Instructions to follow –
Return each entry exactly, with none missing.

Collection entries
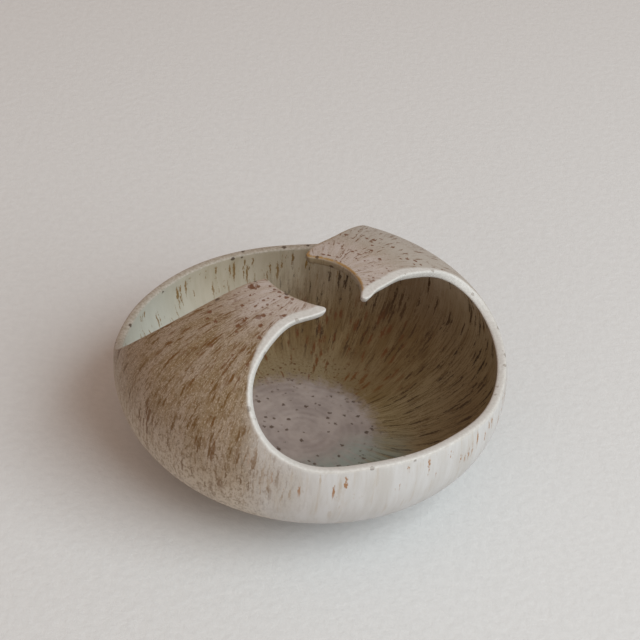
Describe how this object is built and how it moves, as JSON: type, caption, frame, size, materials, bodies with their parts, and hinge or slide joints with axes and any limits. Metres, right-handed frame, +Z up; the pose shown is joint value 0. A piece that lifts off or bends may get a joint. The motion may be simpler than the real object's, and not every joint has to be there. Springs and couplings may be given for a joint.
{
  "type": "yarn bowl",
  "caption": "Squat round stoneware bowl, closed in to a small mouth, with a large opening cut each side so two pointed peaks guide the yarn.",
  "frame": {"origin": "middle of the face that the foot ring rests on", "axes": "+Z up; front opening faces -Y and a little towards +X; +X is the bowl's right"},
  "size_m": [0.176, 0.176, 0.0924],
  "materials": {
    "bare_clay": "matte",
    "fired_clay": "matte",
    "outside_glaze": "satin",
    "inside_glaze": "gloss",
    "floor_glaze": "gloss",
    "rim_glaze": "satin"
  },
  "bodies": {
    "root": {"foot_ring": "bare_clay", "floor_slab": "bare_clay", "belly_wall": "fired_clay", "left_peak": "fired_clay", "right_peak": "fired_clay", "outside_glaze": "outside_glaze", "inside_glaze": "inside_glaze", "floor_glaze": "floor_glaze", "cut_rim": "rim_glaze"}
  },
  "joints": []
}
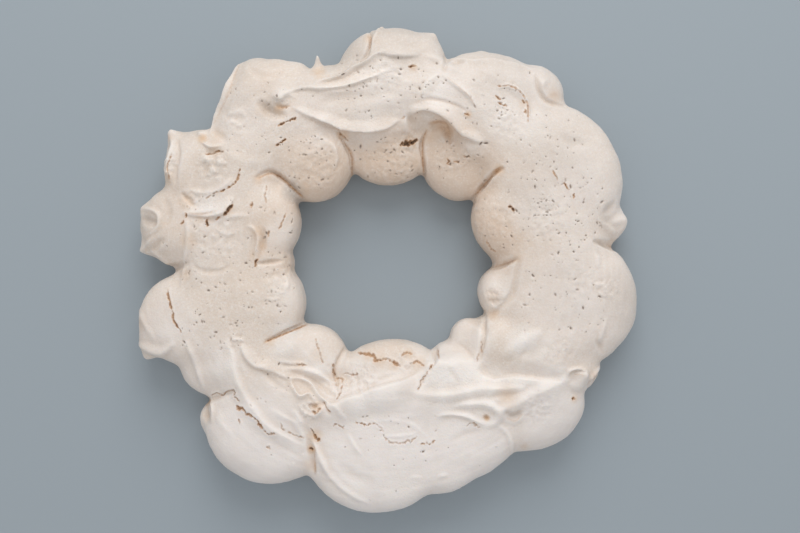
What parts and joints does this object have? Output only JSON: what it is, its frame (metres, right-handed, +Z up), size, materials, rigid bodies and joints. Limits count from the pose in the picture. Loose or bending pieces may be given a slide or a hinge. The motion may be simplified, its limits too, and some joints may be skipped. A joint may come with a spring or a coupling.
{
  "type": "meringue wreath",
  "caption": "Baked meringue wreath of overlapping spoonfuls round an open middle, with a knife-spread, folded top and a flat base to rest on a plate or board",
  "frame": {"origin": "middle of the wreath on the plane that it rests on", "axes": "+Z up out of the base, +X across the wreath's widest side, +Y to the side with the drawn-out folds"},
  "size_m": [0.301, 0.2922, 0.0446],
  "materials": {
    "meringue": "matte, dry baked meringue, cream white with golden brown in its cracks and seams"
  },
  "bodies": {
    "root": {"meringue_ring": "meringue"}
  },
  "joints": []
}
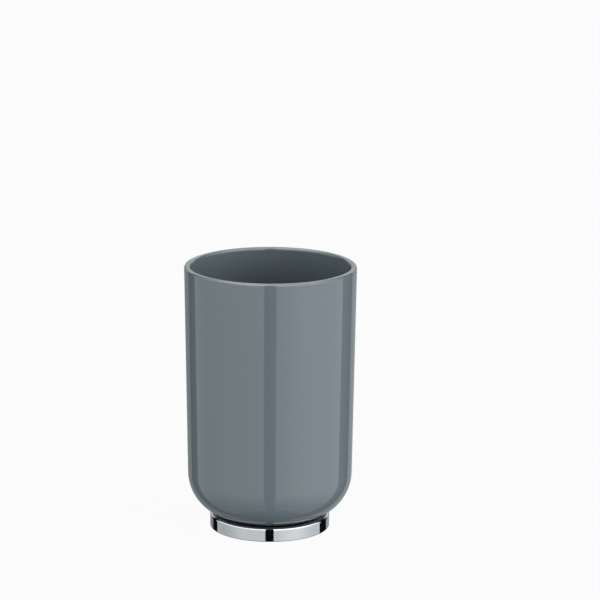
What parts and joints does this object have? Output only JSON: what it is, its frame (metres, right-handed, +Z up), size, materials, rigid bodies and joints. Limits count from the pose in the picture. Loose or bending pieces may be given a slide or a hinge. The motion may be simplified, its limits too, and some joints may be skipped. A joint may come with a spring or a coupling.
{
  "type": "toothbrush cup",
  "caption": "Free-standing bathroom tumbler: gloss grey moulded cup with rounded lip and lower corner, on a short chrome-plated foot with a non-slip pad.",
  "frame": {"origin": "centre of the pad's resting face, on the surface that the cup stands on", "axes": "+Z up along the cup's axis, towards its open mouth; -Y towards the picture's camera, +X to its right"},
  "size_m": [0.07, 0.07, 0.11],
  "materials": {
    "cup_plastic": "high-gloss moulded plastic, mid grey with a slight blue cast",
    "foot_chrome": "mirror-bright chrome plating",
    "screw_steel": "zinc-plated steel",
    "pad_rubber": "matt black rubber with round grooves"
  },
  "bodies": {
    "root": {"tumbler_body": "cup_plastic", "plated_foot": "foot_chrome", "foot_screw_1": "screw_steel", "foot_screw_2": "screw_steel", "foot_screw_3": "screw_steel", "non_slip_pad": "pad_rubber"}
  },
  "joints": []
}
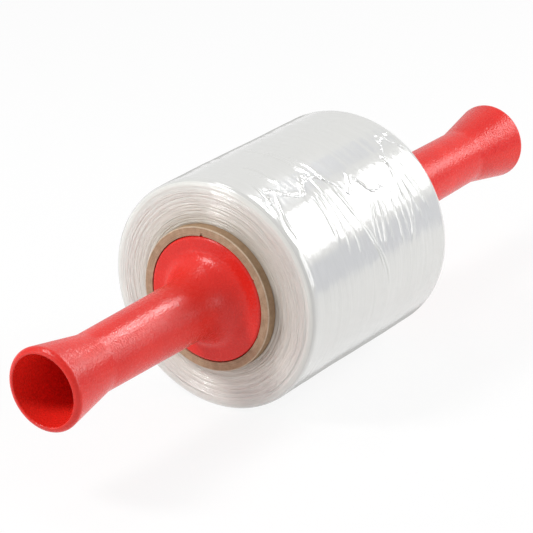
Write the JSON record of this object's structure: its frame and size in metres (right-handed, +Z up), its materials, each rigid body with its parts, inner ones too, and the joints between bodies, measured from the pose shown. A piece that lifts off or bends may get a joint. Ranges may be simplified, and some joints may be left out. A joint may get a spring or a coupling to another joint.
{
  "type": "stretch wrap roll",
  "caption": "Small roll of clear stretch film wound on a cardboard core, with a hollow flared hand grip turning freely in each end of the core.",
  "frame": {"origin": "middle of the whole length from mouth to mouth, on the surface that it rests on, straight below the roll's axis; the film's middle is 6.85 mm towards the left handle, because the right handle is drawn 13.7 mm out of the core", "axes": "+X along the roll's axis from the left handle to the right handle, +Z up, the film's loose end on the -Y side of the top"},
  "size_m": [0.4056, 0.1218, 0.121],
  "materials": {
    "film": "gloss",
    "cardboard": "matte",
    "handle_plastic": "satin"
  },
  "bodies": {
    "roll": {"film_roll": "film", "core": "cardboard"},
    "left_handle": {"handle_left": "handle_plastic"},
    "right_handle": {"handle_right": "handle_plastic"}
  },
  "joints": [
    {"name": "left_handle_turn", "type": "hinge", "parent": "roll", "child": "left_handle", "pos_m": [-0.07605, 0, 0.06022], "axis": [1, 0, 0], "continuous": true},
    {"name": "right_handle_turn", "type": "hinge", "parent": "roll", "child": "right_handle", "pos_m": [0.07605, 0, 0.06022], "axis": [1, 0, 0], "continuous": true}
  ]
}
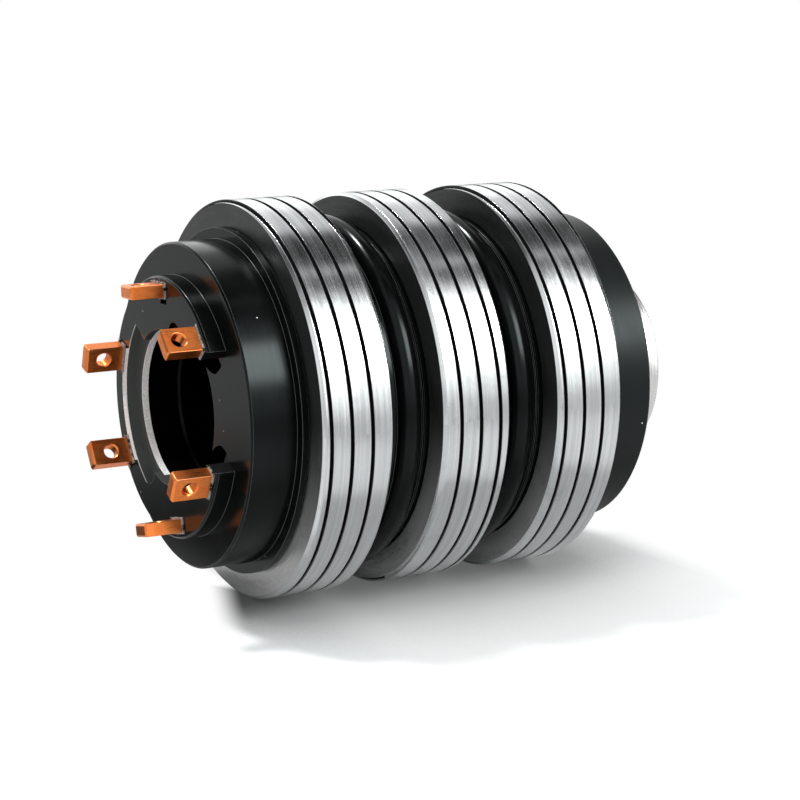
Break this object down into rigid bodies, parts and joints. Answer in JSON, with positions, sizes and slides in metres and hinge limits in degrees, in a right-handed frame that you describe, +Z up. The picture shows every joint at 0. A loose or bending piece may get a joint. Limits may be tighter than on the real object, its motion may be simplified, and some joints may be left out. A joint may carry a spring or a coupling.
{
  "type": "slip ring",
  "caption": "Moulded slip ring rotor with steel contact rings on an insulating hub, a steel bush for the shaft and drilled copper terminal bars.",
  "frame": {"origin": "on the shaft axis at the rear end face of the steel bush", "axes": "X along the shaft, with the copper terminals at -X; -Y towards the viewer of the picture; Z up"},
  "size_m": [0.2831, 0.2, 0.2],
  "materials": {
    "bush_steel": "turned, satin",
    "ring_steel": "fine turned, bright",
    "copper": "milled bare copper",
    "insulation": "moulded and turned resin, satin black",
    "sleeve": "glass insulating sleeve, cut ragged"
  },
  "bodies": {
    "root": {"shaft_bush": "bush_steel", "ring_front": "ring_steel", "ring_middle": "ring_steel", "ring_rear": "ring_steel", "terminal_bar_1a": "copper", "bar_sleeve_1a": "sleeve", "terminal_bar_1b": "copper", "bar_sleeve_1b": "sleeve", "terminal_bar_2a": "copper", "bar_sleeve_2a": "sleeve", "terminal_bar_2b": "copper", "bar_sleeve_2b": "sleeve", "terminal_bar_3a": "copper", "bar_sleeve_3a": "sleeve", "terminal_bar_3b": "copper", "bar_sleeve_3b": "sleeve", "insulating_body": "insulation"}
  },
  "joints": []
}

Complete answer –
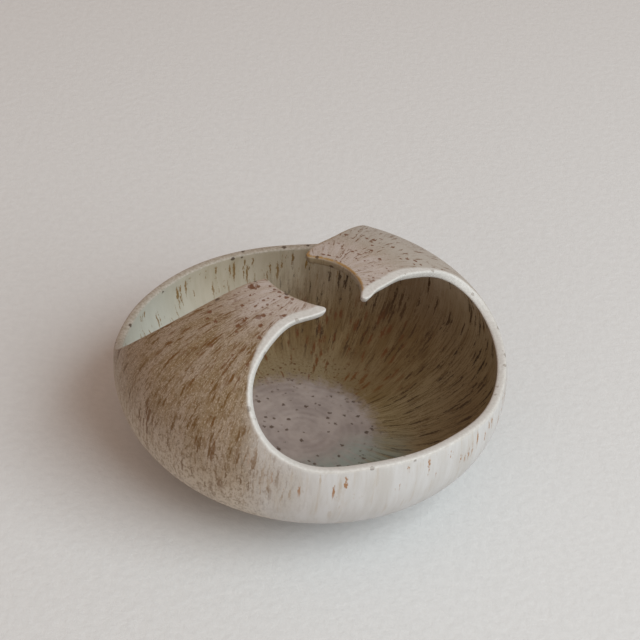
Describe how this object is built and how it moves, as JSON: type, caption, frame, size, materials, bodies with their parts, and hinge or slide joints with axes and any limits. Metres, right-handed frame, +Z up; the pose shown is joint value 0. A piece that lifts off or bends may get a joint. The motion may be simpler than the real object's, and not every joint has to be there. Springs and couplings may be given for a joint.
{
  "type": "yarn bowl",
  "caption": "Squat round stoneware bowl, closed in to a small mouth, with a large opening cut each side so two pointed peaks guide the yarn.",
  "frame": {"origin": "middle of the face that the foot ring rests on", "axes": "+Z up; front opening faces -Y and a little towards +X; +X is the bowl's right"},
  "size_m": [0.176, 0.176, 0.0924],
  "materials": {
    "bare_clay": "matte",
    "fired_clay": "matte",
    "outside_glaze": "satin",
    "inside_glaze": "gloss",
    "floor_glaze": "gloss",
    "rim_glaze": "satin"
  },
  "bodies": {
    "root": {"foot_ring": "bare_clay", "floor_slab": "bare_clay", "belly_wall": "fired_clay", "left_peak": "fired_clay", "right_peak": "fired_clay", "outside_glaze": "outside_glaze", "inside_glaze": "inside_glaze", "floor_glaze": "floor_glaze", "cut_rim": "rim_glaze"}
  },
  "joints": []
}
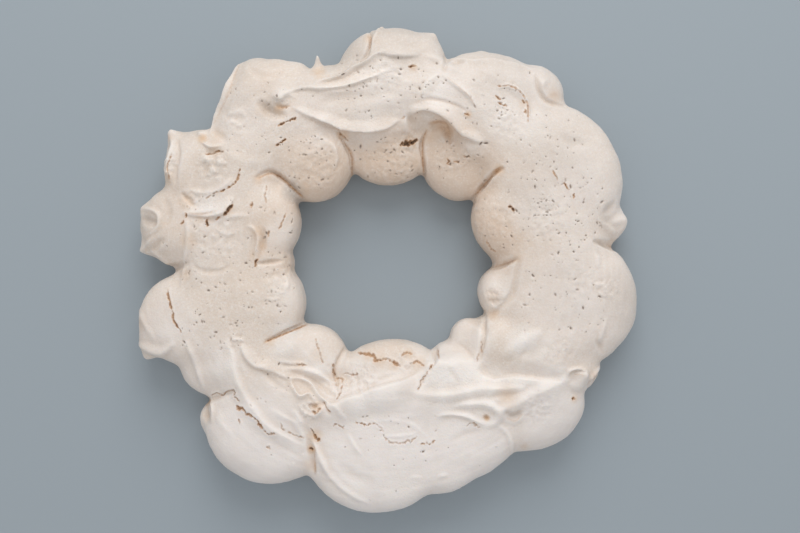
What parts and joints does this object have? Output only JSON: what it is, its frame (metres, right-handed, +Z up), size, materials, rigid bodies and joints. Limits count from the pose in the picture. Loose or bending pieces may be given a slide or a hinge. The motion may be simplified, its limits too, and some joints may be skipped. A joint may come with a spring or a coupling.
{
  "type": "meringue wreath",
  "caption": "Baked meringue wreath of overlapping spoonfuls round an open middle, with a knife-spread, folded top and a flat base to rest on a plate or board",
  "frame": {"origin": "middle of the wreath on the plane that it rests on", "axes": "+Z up out of the base, +X across the wreath's widest side, +Y to the side with the drawn-out folds"},
  "size_m": [0.301, 0.2922, 0.0446],
  "materials": {
    "meringue": "matte, dry baked meringue, cream white with golden brown in its cracks and seams"
  },
  "bodies": {
    "root": {"meringue_ring": "meringue"}
  },
  "joints": []
}
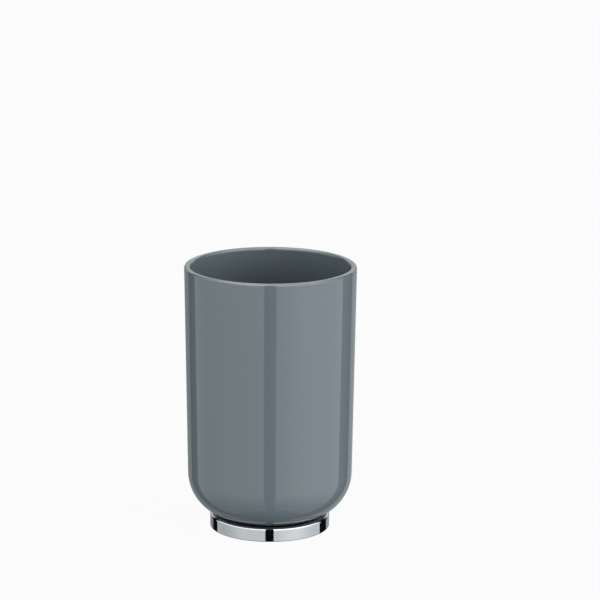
What parts and joints does this object have? Output only JSON: what it is, its frame (metres, right-handed, +Z up), size, materials, rigid bodies and joints. Limits count from the pose in the picture. Loose or bending pieces may be given a slide or a hinge. The motion may be simplified, its limits too, and some joints may be skipped. A joint may come with a spring or a coupling.
{
  "type": "toothbrush cup",
  "caption": "Free-standing bathroom tumbler: gloss grey moulded cup with rounded lip and lower corner, on a short chrome-plated foot with a non-slip pad.",
  "frame": {"origin": "centre of the pad's resting face, on the surface that the cup stands on", "axes": "+Z up along the cup's axis, towards its open mouth; -Y towards the picture's camera, +X to its right"},
  "size_m": [0.07, 0.07, 0.11],
  "materials": {
    "cup_plastic": "high-gloss moulded plastic, mid grey with a slight blue cast",
    "foot_chrome": "mirror-bright chrome plating",
    "screw_steel": "zinc-plated steel",
    "pad_rubber": "matt black rubber with round grooves"
  },
  "bodies": {
    "root": {"tumbler_body": "cup_plastic", "plated_foot": "foot_chrome", "foot_screw_1": "screw_steel", "foot_screw_2": "screw_steel", "foot_screw_3": "screw_steel", "non_slip_pad": "pad_rubber"}
  },
  "joints": []
}
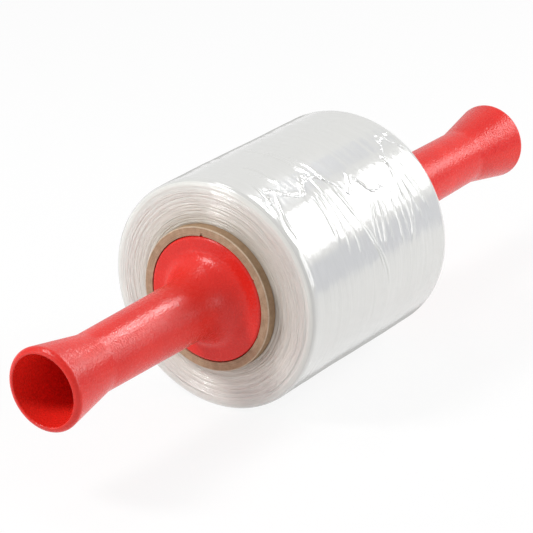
Write the JSON record of this object's structure: its frame and size in metres (right-handed, +Z up), its materials, each rigid body with its parts, inner ones too, and the joints between bodies, measured from the pose shown. A piece that lifts off or bends may get a joint. Ranges may be simplified, and some joints may be left out. A joint may get a spring or a coupling to another joint.
{
  "type": "stretch wrap roll",
  "caption": "Small roll of clear stretch film wound on a cardboard core, with a hollow flared hand grip turning freely in each end of the core.",
  "frame": {"origin": "middle of the whole length from mouth to mouth, on the surface that it rests on, straight below the roll's axis; the film's middle is 6.85 mm towards the left handle, because the right handle is drawn 13.7 mm out of the core", "axes": "+X along the roll's axis from the left handle to the right handle, +Z up, the film's loose end on the -Y side of the top"},
  "size_m": [0.4056, 0.1218, 0.121],
  "materials": {
    "film": "gloss",
    "cardboard": "matte",
    "handle_plastic": "satin"
  },
  "bodies": {
    "roll": {"film_roll": "film", "core": "cardboard"},
    "left_handle": {"handle_left": "handle_plastic"},
    "right_handle": {"handle_right": "handle_plastic"}
  },
  "joints": [
    {"name": "left_handle_turn", "type": "hinge", "parent": "roll", "child": "left_handle", "pos_m": [-0.07605, 0, 0.06022], "axis": [1, 0, 0], "continuous": true},
    {"name": "right_handle_turn", "type": "hinge", "parent": "roll", "child": "right_handle", "pos_m": [0.07605, 0, 0.06022], "axis": [1, 0, 0], "continuous": true}
  ]
}
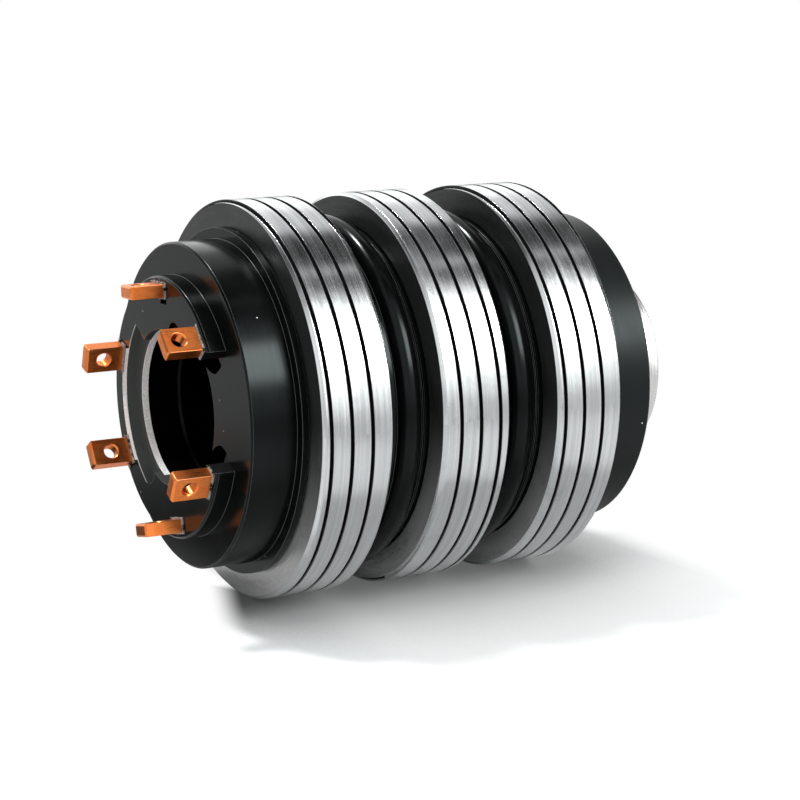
Break this object down into rigid bodies, parts and joints. Answer in JSON, with positions, sizes and slides in metres and hinge limits in degrees, in a right-handed frame that you describe, +Z up. The picture shows every joint at 0. A loose or bending piece may get a joint. Limits may be tighter than on the real object, its motion may be simplified, and some joints may be left out. A joint may carry a spring or a coupling.
{
  "type": "slip ring",
  "caption": "Moulded slip ring rotor with steel contact rings on an insulating hub, a steel bush for the shaft and drilled copper terminal bars.",
  "frame": {"origin": "on the shaft axis at the rear end face of the steel bush", "axes": "X along the shaft, with the copper terminals at -X; -Y towards the viewer of the picture; Z up"},
  "size_m": [0.2831, 0.2, 0.2],
  "materials": {
    "bush_steel": "turned, satin",
    "ring_steel": "fine turned, bright",
    "copper": "milled bare copper",
    "insulation": "moulded and turned resin, satin black",
    "sleeve": "glass insulating sleeve, cut ragged"
  },
  "bodies": {
    "root": {"shaft_bush": "bush_steel", "ring_front": "ring_steel", "ring_middle": "ring_steel", "ring_rear": "ring_steel", "terminal_bar_1a": "copper", "bar_sleeve_1a": "sleeve", "terminal_bar_1b": "copper", "bar_sleeve_1b": "sleeve", "terminal_bar_2a": "copper", "bar_sleeve_2a": "sleeve", "terminal_bar_2b": "copper", "bar_sleeve_2b": "sleeve", "terminal_bar_3a": "copper", "bar_sleeve_3a": "sleeve", "terminal_bar_3b": "copper", "bar_sleeve_3b": "sleeve", "insulating_body": "insulation"}
  },
  "joints": []
}